The inherent over-approximation of static analyzers is what allows them to scale to real-life code. Think of loops. Dynamic methods will inevitably explore the consequent iterations of loops separately. This literally means that the number of states to cover is infinite. In a nutshell, static analyzers will summarize the effect of a loop by considering the effects of 0,1,2, … iterations combined.
The major drawback of static analyzers is lack of precision — in other words, false positives. Since static analyzers combine the effects of many code paths together, including non-feasible ones, users are faced with countless spurious code paths, in contrast to dynamic analysis methods, which can pinpoint the exact location of the bug.
A Shift for Interactivity
More companies are using security-oriented static analysis in their development cycle. Static analysis tools increasingly provide developers guidance as they code through IDE integration. However, due to the challenge described above, most existing tools will "refuse" to perform data path analyses without proper sink definitions. Even with an explicit set of predefined sinks, there are countless false positives — so imagine what would happen without them.
The industry should move toward a more "interactive" type of static analyzer, a tool that gives developers information on potential risks originating from user inputs while they code. This flexible approach could be a game-changer in zero-day detection.

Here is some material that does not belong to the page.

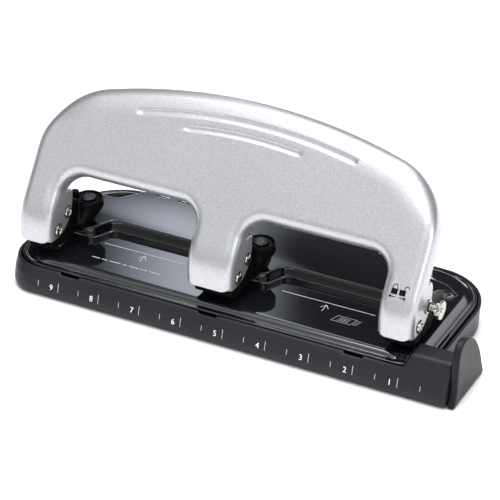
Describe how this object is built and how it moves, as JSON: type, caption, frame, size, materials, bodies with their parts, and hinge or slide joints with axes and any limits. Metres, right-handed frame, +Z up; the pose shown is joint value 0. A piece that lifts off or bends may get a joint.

While the definition of user-controlled entry points can often be achieved with a program's API, defining hazardous code sinks that use user-controlled input is trickier. For zero-day detection, this is even more true. Developers do not always know what security warning signals to look for, but an automatic companion that puts its virtual finger on user-controlled input may help. To achieve this, we advocate interactive IDE support in the form of "shift-left" static analysis plugins.
Data flow static analysis enables developers to identify vulnerabilities involving manipulated user inputs, like Log4Shell, early on. It is currently an active area of security research, but bringing the technology to widespread use in the industry should be everyone's target.